You are viewing a plain text version of this content. The canonical link for it is here.

Posted to dev@mxnet.apache.org by Pedro Larroy <pe...@gmail.com> on 2019/03/28 20:37:36 UTC

UB, type narrowing and integer overflows (in this case in mshadow)

Hi

While looking at the failures reporting in this issue:
https://github.com/apache/incubator-mxnet/issues/14522

I have noticed that in mshadow when calling the BLAS Engine we are
doing narrowing integer conversions from index_t (int64_t) to int, and
then operations on dimensions that can overflow integer arithmetic
such as i * m *k as seen in the second link below. Which when added to
the pointer holding the matrix data results in a) undefined behaviour,
and b) in x86_64 a subtraction instead of an addition due to platform
dependent integer overflow semantics in x86 platforms.

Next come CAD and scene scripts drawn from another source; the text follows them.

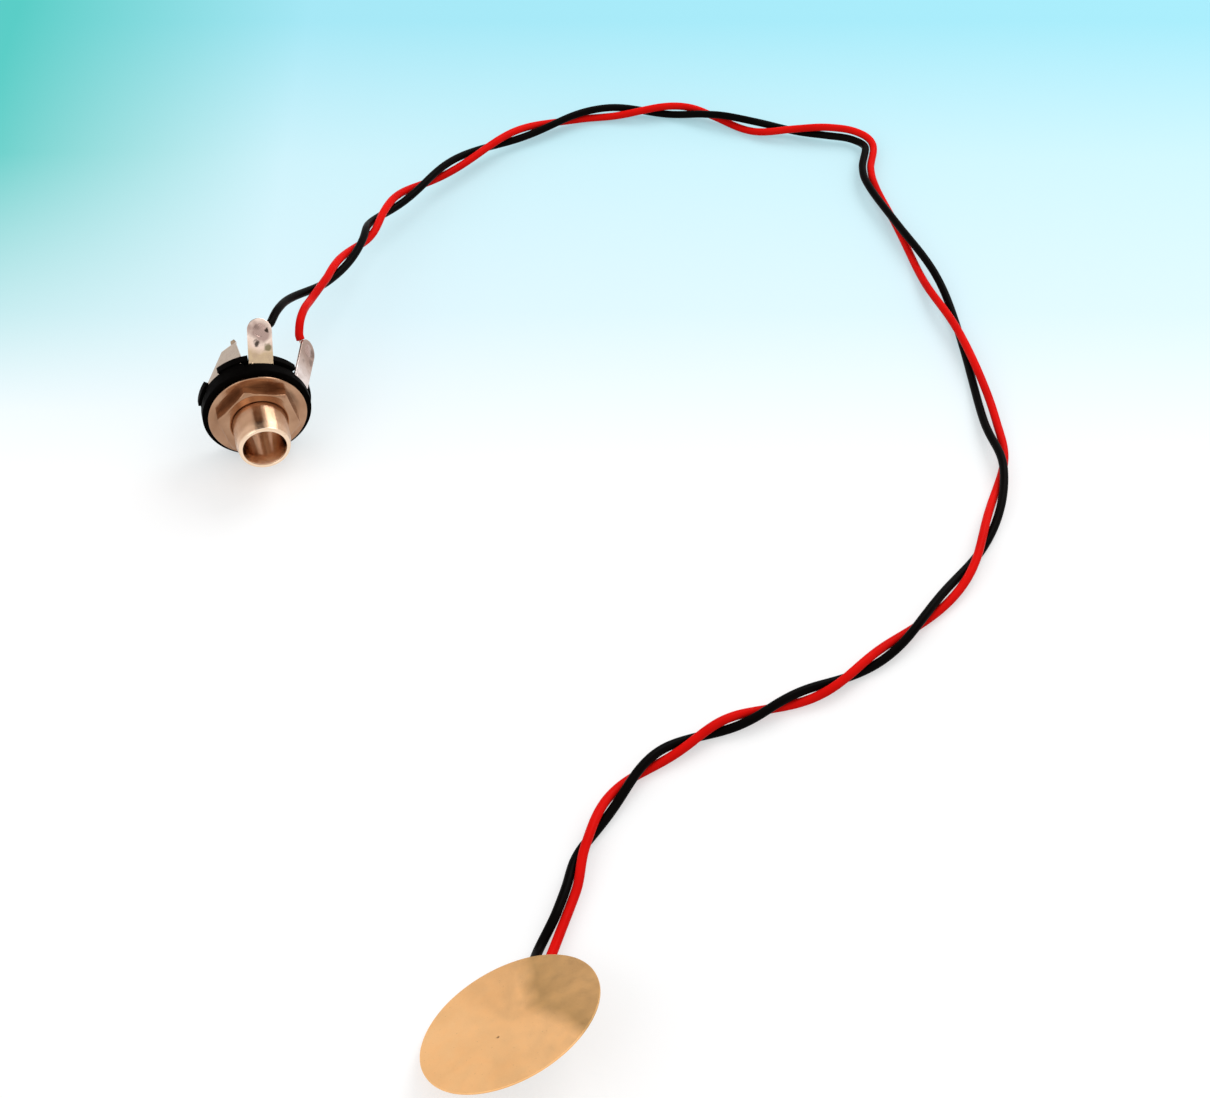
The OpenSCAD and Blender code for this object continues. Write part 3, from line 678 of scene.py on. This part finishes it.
def solder_skin(skin, at, out, along, base, high, seed, columns=40, rows=16):
    """A drop of solder on a face: rings from the foot to the top, low like a fillet at
    the foot, longer along the wire, with slow lumps. Height is high times a raised
    cosine of the distance from the middle."""
    x = unit(along - np.dot(along, out) * out)
    y = np.cross(out, x)
    s = np.linspace(1, 0.0, rows)[:, None]
    a = np.linspace(0, 2 * math.pi, columns, endpoint=False)[None]
    lumps = 1 + 0.05 * np.cos(2 * a + seed) + 0.035 * np.cos(3 * a + 2.1 * seed)
    reach = base * s * lumps * (1 + 0.10 * np.cos(a))
    lift = high * (0.5 + 0.5 * np.cos(math.pi * s ** 1.35)) ** 0.72
    lift = lift * (1 + 0.06 * np.cos(a - seed) * s)
    away = np.cos(a)[..., None] * x + np.sin(a)[..., None] * y
    top = at + reach[..., None] * away + (lift - 0.02)[..., None] * out
    foot = at + reach[:1, :, None] * away * 0.98 - 0.06 * out
    return skin.add(np.concatenate([foot, top[:-1]]), caps=True)


# ---- Disc ----

def brass_disc_skin():
    """The brass plate: rings from its middle out over the plain face, round the edge, and back
    under it. The face is a little wavy, has one small pit, and the edge a faint burr."""
    columns = 240
    a = np.linspace(0, 2 * math.pi, columns, endpoint=False)[None]
    r = DISC_D / 2
    e = 0.06
    flat = np.concatenate([np.linspace(0.05, r - 0.3, 90), [r - 0.18, r - e]])[:, None]
    burr = 0.010 * np.cos(7 * a + 0.4) + 0.006 * np.cos(19 * a)
    x, y = flat * np.cos(a), flat * np.sin(a)
    pit = np.exp(-((x - PIT_X) ** 2 + (y - PIT_Y) ** 2) / PIT_R ** 2)
    ring = np.exp(-((np.hypot(x, y) - CERAMIC_D / 2) / 0.8) ** 2)
    wave = -0.006 - 0.006 * np.cos(0.42 * x + 0.8) * np.cos(0.35 * y) - 0.004 * ring
    wave = wave - PIT_DEEP * pit
    top = np.stack([x, y, wave], -1)
    turn = np.radians([60, 30, 0])[:, None]
    edge_r = r - e * (1 - np.cos(turn)) + 0 * a + burr * 0.5 - 0.01
    upper = ring_grid(edge_r, -0.006 - e * (1 - np.sin(turn)), a)
    lower = ring_grid(edge_r[::-1], -DISC_T + e * (1 - np.sin(turn[::-1])), a)
    under = np.array([r - e, r - 0.2, r - 2, r / 2, 0.05])[:, None]
    bottom = ring_grid(under, -DISC_T + 0 * under, a)
    return on_disc(np.concatenate([top, upper, lower, bottom]))


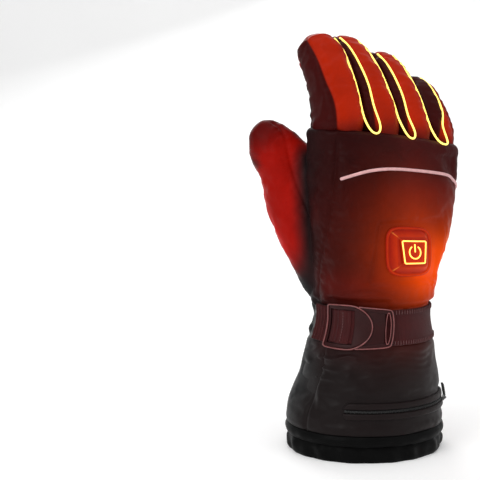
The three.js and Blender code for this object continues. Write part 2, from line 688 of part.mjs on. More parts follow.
// Ladder buckle, from a left bar over a window, a raised round tongue and a slot. The half
// height is a share of the buckle's at a share of its length.
const BUCKLE_ROWS = [
  { at: 0.0, half: 0.44 },
  { at: 0.05, half: 0.47 },
  { at: 0.4, half: 0.5 },
  { at: 0.75, half: 0.46 },
  { at: 0.94, half: 0.43 },
  { at: 1.0, half: 0.36 },
];
const bucklePlace = onBody(BUCKLE_TURN, strapMiddle);
const buckleLow = strapTop + ON_CLOTH;
const buckleHigh = buckleLow + BUCKLE_THICKNESS;
const buckleLeft = -BUCKLE_LENGTH / 2;
const windowLeft = buckleLeft + BUCKLE_BAR;
const tongueLeft = windowLeft + BUCKLE_WINDOW;
const slotLeft = BUCKLE_LENGTH / 2 - BUCKLE_BAR - BUCKLE_SLOT;
const buckleInside = BUCKLE_HEIGHT / 2 - BUCKLE_BAR;
function buckleSheet(from, length, half, low, high, alongSteps) {
  const at = (along, up, lift) => bucklePlace(from + along * length, (2 * up - 1) * half(along), lift);
  return sheet(alongSteps, 2, at, low, high);
}
const buckleCut = (from, length) =>
  buckleSheet(from, length, () => buckleInside - 1, strapTop, buckleHigh + 2 * BUCKLE_THICKNESS, 3);
const buckleOutline = (at) => BUCKLE_HEIGHT * smooth(BUCKLE_ROWS, "half", at);
const tongueOutline = (at) => Math.max(1, (BUCKLE_HEIGHT / 2 - 1) * Math.sqrt(1 - at * at));
const tongueHigh = buckleHigh + BUCKLE_THICKNESS / 3;
const buckle = joinAll([
  buckleSheet(buckleLeft, BUCKLE_LENGTH, buckleOutline, buckleLow, buckleHigh, 10),
  buckleSheet(tongueLeft, BUCKLE_TONGUE, tongueOutline, buckleLow, tongueHigh, 6),
])
  .subtract(buckleCut(windowLeft, BUCKLE_WINDOW))
  .subtract(buckleCut(slotLeft, BUCKLE_SLOT));

// The webbing's folded end, which shows in the buckle's window
const strapFold = buckleSheet(
  windowLeft + GAP,
  BUCKLE_WINDOW - 2 * GAP,
  () => buckleInside - 1 - GAP,
  buckleLow,
  buckleLow + STRAP_THICKNESS,
  5,
);

// Pocket: two welts with the zip between them
const pocketMiddle = CUFF_BOTTOM + POCKET_UP;
function pocketSheet(fromTurn, toTurn, middle, height, low, high, steps) {
  const at = (along, up, lift) =>
    bodyPoint(middle + (up - 0.5) * height, radians(mix(fromTurn, toTurn, along)), lift);
  return sheet(steps, 1, at, low, high);
}
const weltShift = (WELT_HEIGHT + ZIP_WIDTH) / 2 + GAP;
const [upperWelt, lowerWelt] = [weltShift, -weltShift].map((shift) =>
  pocketSheet(POCKET_FROM, POCKET_TO, pocketMiddle + shift, WELT_HEIGHT, ON_CLOTH, ON_CLOTH + WELT_THICKNESS, 18),
);
const zip = pocketSheet(POCKET_FROM + 1, POCKET_TO, pocketMiddle, ZIP_WIDTH, ON_CLOTH, ON_CLOTH + ZIP_THICKNESS, 16);

// Zip slider and its woven pull
const sliderPlace = onBody(SLIDER_TURN, pocketMiddle);
const sliderLow = ON_CLOTH + WELT_THICKNESS + GAP;
const sliderHigh = sliderLow + SLIDER_THICKNESS;
const slider = sheet(
  2,
  2,
  (along, up, lift) => sliderPlace((along - 0.5) * SLIDER_LENGTH, (up - 0.5) * SLIDER_HEIGHT, lift),
  sliderLow,
  sliderHigh,
);
const pullPlace = (along, up, lift) =>
  sliderPlace(
    SLIDER_LENGTH / 2 + GAP + along * PULL_LENGTH * 0.6,
    (up - 0.5) * PULL_WIDTH + along * PULL_LENGTH * 0.75,
    lift,
  );
const pull = sheet(3, 2, pullPlace, sliderLow, sliderLow + PULL_THICKNESS);

// Cord lock at the hem, with the plunger below
const cordTurn = radians(CORD_TURN);
const cordOut = vector(Math.sin(cordTurn), -Math.cos(cordTurn), 0);
const cordSide = vector(Math.cos(cordTurn), Math.sin(cordTurn), 0);
const lockReach = Math.max(ROLL_BULGE, SKIRT_GATHER_DEPTH) + ON_CLOTH + LOCK_DIAMETER / 2;
const lockMiddle = bodyPoint(CUFF_BOTTOM - ROLL_HEIGHT / 2, cordTurn, lockReach);
const lockRing = (radius, z) =>
  Array.from({ length: 12 }, (_, i) => {
    const turn = (i / 12) * 2 * Math.PI;
    return vector(lockMiddle.x + radius * Math.cos(turn), lockMiddle.y + radius * Math.sin(turn), lockMiddle.z + z);
  });
const lockHalf = (LOCK_HEIGHT - PLUNGER_HEIGHT) / 2;
const lock = loft([
  lockRing(PLUNGER_DIAMETER / 2, -lockHalf - PLUNGER_HEIGHT),
  lockRing(PLUNGER_DIAMETER / 2, -lockHalf),
  lockRing(LOCK_DIAMETER * 0.38, -lockHalf),
  lockRing(LOCK_DIAMETER / 2, -lockHalf * 0.4),
  lockRing(LOCK_DIAMETER / 2, lockHalf * 0.4),
  lockRing(LOCK_DIAMETER * 0.36, lockHalf),
]);

// Webbing loop from the cuff down to the cord lock
const loopTop = lockMiddle.z + lockHalf + GAP + LOOP_THICKNESS;
const loopFoot = bodyPoint(loopTop + LOOP_HEIGHT, cordTurn, ON_CLOTH + LOOP_THICKNESS / 2);
const loopPoint = (up, out) => {
  const skin = bodyPoint(loopTop + LOOP_HEIGHT * up, cordTurn, ON_CLOTH + LOOP_THICKNESS / 2);
  return skin.addScaledVector(cordOut, out * LOCK_DIAMETER);
};
const cordLoop = strip(
  [loopFoot, loopPoint(0.75, 0.25), loopPoint(0.45, 0.75), loopPoint(0.15, 0.9), loopPoint(0.0, 0.5)],
  cordSide,
  LOOP_WIDTH,
  LOOP_THICKNESS,
);

// Route of the free drawcord, from the lock's outer side to the floor
const CORD_ROUTE = [
  [0.0, 0.0, 0.0],
  [2.6, 0.0, 0.0],
  [5.2, 0.1, -0.1],
  [7.8, 0.4, -0.5],
  [10.3, 0.9, -1.2],
  [12.7, 1.6, -2.3],
  [14.9, 2.5, -3.8],
  [17.0, 3.5, -5.5],
  [19.1, 4.6, -7.3],
  [21.2, 5.8, -9.0],
  [23.4, 7.1, -10.6],
  [25.7, 8.5, -11.8],
  [28.1, 9.9, -12.6],
  [30.6, 11.3, -12.9],
  [33.1, 12.7, -12.95],
];
const cordStart = lockMiddle.clone().addScaledVector(cordOut, LOCK_DIAMETER / 2 + GAP);
const cordPoint = ([out, side, up]) =>
  cordStart.clone().addScaledVector(cordOut, out).addScaledVector(cordSide, side).add(vector(0, 0, up));
const cordPoints = CORD_ROUTE.map(cordPoint);
const drawcord = tube(cordPoints, CORD_DIAMETER, 8, 14);

// Tapered end of the drawcord
const endAlong = cordPoints[cordPoints.length - 1].clone().sub(cordPoints[cordPoints.length - 2]).setZ(0).normalize();
const endSide = vector(-endAlong.y, endAlong.x, 0);
const endRing = (radius, along) =>
  Array.from({ length: 10 }, (_, i) => {
    const turn = (i / 10) * 2 * Math.PI;
    return cordPoints[cordPoints.length - 1]
      .clone()
      .addScaledVector(endAlong, GAP + along)
      .addScaledVector(endSide, radius * Math.cos(turn))
      .add(vector(0, 0, radius * Math.sin(turn)));
  });
const cordEnd = loft([
  endRing(CORD_DIAMETER * 0.7, 0),
  endRing(CORD_END_DIAMETER * 0.4, CORD_END_LENGTH * 0.2),
  endRing(CORD_END_DIAMETER / 2, CORD_END_LENGTH * 0.7),
  endRing(CORD_END_DIAMETER * 0.42, CORD_END_LENGTH),
]);

// Clip at the cuff's upper edge, on a short tab of webbing. up is measured from that edge.
const clipTurn = radians(CLIP_TURN);
const clipOut = vector(Math.sin(clipTurn), -Math.cos(clipTurn), 0);
const clipSide = vector(Math.cos(clipTurn), Math.sin(clipTurn), 0);
const clipTab = (up, lift) => bodyPoint(WRIST_BOTTOM + up, clipTurn, ON_CLOTH + lift);
const clipLoop = strip(
  [-0.1, -0.3, -0.55, -0.8].map((share) => clipTab(share * CLIP_HEIGHT, STRAP_THICKNESS / 2)),
  clipSide,
  CLIP_LOOP_WIDTH,
  STRAP_THICKNESS,
);
const clipWire = (out, up) =>
  clipTab(-CLIP_HEIGHT / 2, STRAP_THICKNESS + GAP + CLIP_WIRE / 2)
    .addScaledVector(clipOut, out * CLIP_REACH)
    .add(vector(0, 0, up * CLIP_HEIGHT));
const clip = tube(
  [clipWire(0, 0.5), clipWire(0, 0.05), clipWire(0.25, -0.35), clipWire(0.7, -0.4), clipWire(0.85, -0.1)],
  CLIP_WIRE,
  6,
  12,
);

const CLOTH_BLACK = 0x2a2324;
const TRIM_BLACK = 0x101010;
const LIGHT_YELLOW = 0xfff2a0;
const parts = [
  { name: "hand_shell", solid: hand, color: 0x4a1518 },
  ...FINGERS.map((finger, i) => ({ name: finger.name, solid: fingers[i], color: 0x9a2a14 })),
  { name: "thumb", solid: thumb, color: 0x8c140c },
  { name: "wrist_gather", solid: wrist, color: CLOTH_BLACK },
  { name: "cuff_shell", solid: cuff, color: CLOTH_BLACK },
  { name: "hem_roll", solid: roll, color: TRIM_BLACK },
  { name: "hem_skirt", solid: skirt, color: TRIM_BLACK },
  { name: "palm_grip", solid: grip, color: 0x1c1d1e },
  { name: "knuckle_piping", solid: piping, color: 0xd9a0a0 },
  ...wires.map((wire, i) => ({ name: `heating_wire_${i + 1}`, solid: wire, color: LIGHT_YELLOW })),
  { name: "badge", solid: badge, color: 0xc03008 },
  { name: "power_key", solid: key, color: 0xd04008 },
  { name: "key_light_frame", solid: lightFrame, color: LIGHT_YELLOW },
  { name: "key_light_arc", solid: symbolArc, color: LIGHT_YELLOW },
  { name: "key_light_bar", solid: symbolBar, color: LIGHT_YELLOW },
  { name: "wrist_strap", solid: strap, color: 0x3c0f11 },
  { name: "strap_buckle", solid: buckle, color: 0x5a2022 },
  { name: "strap_fold", solid: strapFold, color: 0x3c0f11 },
  { name: "pocket_welt_upper", solid: upperWelt, color: CLOTH_BLACK },
  { name: "pocket_welt_lower", solid: lowerWelt, color: CLOTH_BLACK },
  { name: "zip_chain", solid: zip, color: TRIM_BLACK },
  { name: "zip_slider", solid: slider, color: TRIM_BLACK },
  { name: "zip_pull", solid: pull, color: 0x3a3a3a },
  { name: "cord_loop", solid: cordLoop, color: TRIM_BLACK },
  { name: "cord_lock", solid: lock, color: TRIM_BLACK },
  { name: "drawcord", solid: drawcord, color: TRIM_BLACK },
  { name: "cord_end", solid: cordEnd, color: TRIM_BLACK },
  { name: "clip_loop", solid: clipLoop, color: TRIM_BLACK },
  { name: "glove_clip", solid: clip, color: TRIM_BLACK },
];

// A mesh of the scene from a solid.
function toMesh({ name, solid, color }) {
  const data = solid.getMesh();
  const geometry = new THREE.BufferGeometry()
    .setAttribute("position", new THREE.BufferAttribute(new Float32Array(data.vertProperties), 3))
    .setIndex(new THREE.BufferAttribute(new Uint32Array(data.triVerts), 1));
  geometry.computeVertexNormals();
  const mesh = new THREE.Mesh(geometry, new THREE.MeshStandardMaterial({ color, roughness: 0.6, metalness: 0 }));
  mesh.name = name;
  return mesh;
}

const glove = new THREE.Group();
parts.forEach((part) => glove.add(toMesh(part)));

export default glove;
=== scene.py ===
import json
import math

import bmesh
import bpy
import numpy as np
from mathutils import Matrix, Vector
from mathutils.bvhtree import BVHTree
from mathutils.kdtree import KDTree

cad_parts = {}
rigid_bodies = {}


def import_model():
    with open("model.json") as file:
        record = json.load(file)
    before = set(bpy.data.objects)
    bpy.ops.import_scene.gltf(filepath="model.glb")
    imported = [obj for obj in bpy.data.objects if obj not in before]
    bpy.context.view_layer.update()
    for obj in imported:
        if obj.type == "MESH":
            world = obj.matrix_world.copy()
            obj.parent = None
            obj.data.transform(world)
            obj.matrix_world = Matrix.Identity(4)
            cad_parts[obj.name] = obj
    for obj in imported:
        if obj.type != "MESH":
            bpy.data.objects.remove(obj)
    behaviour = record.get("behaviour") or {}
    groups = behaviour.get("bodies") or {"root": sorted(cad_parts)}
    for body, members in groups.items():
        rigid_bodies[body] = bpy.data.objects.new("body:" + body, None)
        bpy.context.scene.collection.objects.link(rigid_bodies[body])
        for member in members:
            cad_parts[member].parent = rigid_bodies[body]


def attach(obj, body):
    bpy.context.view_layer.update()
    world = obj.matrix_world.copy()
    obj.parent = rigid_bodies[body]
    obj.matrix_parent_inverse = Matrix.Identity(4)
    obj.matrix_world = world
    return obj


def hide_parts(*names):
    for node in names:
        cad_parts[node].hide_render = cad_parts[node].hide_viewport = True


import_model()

bl_info = {
    "name": "Heated glove",
    "version": (1, 0, 0),
    "blender": (4, 5, 0),
    "location": "3D view, sidebar, Glove tab",
    "description": "A padded heated winter glove for the right hand, round its fixed solids",
    "category": "Add Mesh",
}

# Sizes in millimetres, as in the fixed solids

SKIRT_HEIGHT = 12
ROLL_HEIGHT = 8
CUFF_HEIGHT = 66
WRIST_HEIGHT = 28
HAND_HEIGHT = 115
CUFF_WIDTH = 122
CUFF_DEPTH = 114
WRIST_WIDTH = 84
WRIST_DEPTH = 91
KNUCKLE_DEPTH = 42
WRIST_BACK = 6.5
KNUCKLE_BACK = 14
KNUCKLE_SHIFT = 9
KNUCKLE_ARCH = 7
KNUCKLE_SLOPE = 8
PADDING = 3.6
CUFF_WALL = 2.6
HEM_WALL = 2.4
ROLL_BULGE = 1.6
GAP = 0.3
ON_CLOTH = 0.45
FINGER_GAP = 1.2
CUFF_BOTTOM = SKIRT_HEIGHT + ROLL_HEIGHT
WRIST_BOTTOM = CUFF_BOTTOM + CUFF_HEIGHT
WRIST_TOP = WRIST_BOTTOM + WRIST_HEIGHT
KNUCKLE_LINE = WRIST_TOP + HAND_HEIGHT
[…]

I think we should address this in a twofold manner: checking the
shapes for possible overflows in the implementation (which will have
some performance impact), and second we should widen the types of
BLASEngine to index_t.

https://github.com/dmlc/mshadow/blob/master/mshadow/tensor_cpu-inl.h#L613

Which in CPU ends up calling batched_gemm:

https://github.com/dmlc/mshadow/blob/master/mshadow/dot_engine-inl.h#L339

Let me know if you have additional thoughts in this solution or see
any blockers or better ideas, otherwise I will proceed to work on PRs
fixing this in mshadow. Since it's an issue that seem to happen often
I think we should be really careful with integer overflows and
undefined behaviour related bugs and pay attention in CRs to this kind
of traps.

Thanks!

Pedro.